A PLS-Integrated LASSO Method with Application in Index Tracking
Shiqin Tang, Yining Dong, S. Joe Qin
TL;DR
The paper introduces PLS-integrated Lasso (PLS-Lasso), a framework that unifies dimension reduction with regularized regression in a single objective. It presents two formulations, PLS-Lasso-v1 and PLS-Lasso-v2, with algorithms guaranteeing convergence to global optima; v1 uses a covariance-enhancing term with a tunable parameter, while v2 avoids that parameter via a Charnes–Cooper transformation and ADMM. Empirical results on NASDAQ-100 and S&P-500 index tracking show that PLS-Lasso-v2 achieves Pareto-optimal performance with higher sparsity and better generalization than Lasso, while PLS-Lasso-v1 exhibits sensitivity to hyperparameters. The work suggests promising avenues for extending to multivariate responses, multiple latent factors, probabilistic interpretations, and generalized penalties.
Abstract
In traditional multivariate data analysis, dimension reduction and regression have been treated as distinct endeavors. Established techniques such as principal component regression (PCR) and partial least squares (PLS) regression traditionally compute latent components as intermediary steps -- although with different underlying criteria -- before proceeding with the regression analysis.

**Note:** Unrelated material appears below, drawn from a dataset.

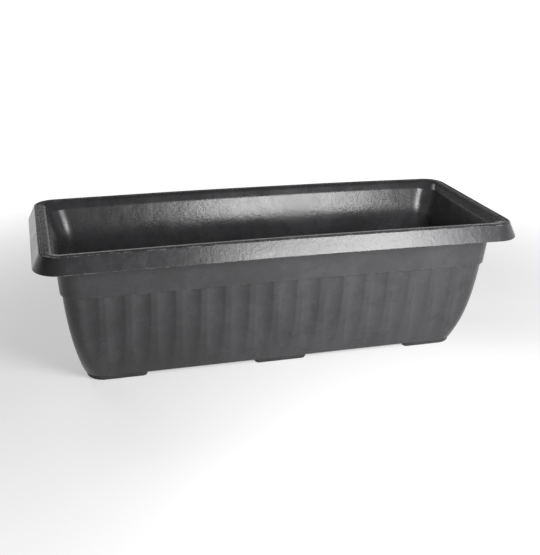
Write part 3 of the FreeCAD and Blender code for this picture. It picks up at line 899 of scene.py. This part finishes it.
def studio_cove():
    """Round floor whose rim curves up into a wall."""
    profile = [(0.4, 0), (2.0, 0), (COVE_RADIUS - COVE_BEND, 0)]
    for step in range(1, BEND_STEPS + 1):
        angle = step / BEND_STEPS * math.pi / 2
        profile.append((COVE_RADIUS - COVE_BEND * (1 - math.sin(angle)),
                        COVE_BEND * (1 - math.cos(angle))))
    profile.append((COVE_RADIUS, COVE_HEIGHT))
    mesh = bmesh.new()
    rings = stack(mesh, (0, 0), profile, COVE_STEPS)
    mesh.faces.new(rings[0])
    bmesh.ops.recalc_face_normals(mesh, faces=mesh.faces)
    if next(face for face in mesh.faces if face.calc_center_median().length < 0.1).normal.z < 0:
        bmesh.ops.reverse_faces(mesh, faces=mesh.faces)
    data = bpy.data.meshes.new("studio_cove")
    mesh.to_mesh(data)
    mesh.free()
    data.polygons.foreach_set("use_smooth", [True] * len(data.polygons))
    return new_object("studio_cove", data)


cove = studio_cove()
pale = bpy.data.materials.new("pale_floor")
pale.use_nodes = True
ground = pale.node_tree
floor_shader = ground.nodes["Principled BSDF"]
floor_shader.inputs["Base Color"].default_value = (0.5, 0.5, 0.5, 1)
floor_shader.inputs["Roughness"].default_value = 0.9
path = ground.nodes.new("ShaderNodeLightPath").outputs
seen = calc(ground, "MAXIMUM", path["Is Camera Ray"],
            calc(ground, "MAXIMUM", path["Is Glossy Ray"], path["Is Transmission Ray"]))
spot = ground.nodes.new("ShaderNodeTexCoord").outputs["Object"]
distance = add_node(ground, "ShaderNodeVectorMath", {0: spot}, operation="LENGTH").outputs["Value"]
reach = spread(ground, distance, GLOW_FROM, GLOW_TO, GLOW_NEAR, GLOW_FAR)
glow = add_node(ground, "ShaderNodeEmission",
                {"Color": (1, 1, 1, 1), "Strength": calc(ground, "MULTIPLY", seen, reach)})
both = add_node(ground, "ShaderNodeAddShader",
                {0: floor_shader.outputs[0], 1: glow.outputs[0]})
ground.links.new(both.outputs[0], ground.nodes["Material Output"].inputs["Surface"])
cove.data.materials.append(pale)
bpy.context.scene.view_settings.view_transform = "Standard"
print("cove:", len(cove.data.polygons), "faces")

In this paper, we introduce an innovative regression methodology named PLS-integrated Lasso (PLS-Lasso) that integrates the concept of dimension reduction directly into the regression process. We present two distinct formulations for PLS-Lasso, denoted as PLS-Lasso-v1 and PLS-Lasso-v2, along with clear and effective algorithms that ensure convergence to global optima. PLS-Lasso-v1 and PLS-Lasso-v2 are compared with Lasso on the task of financial index tracking and show promising results.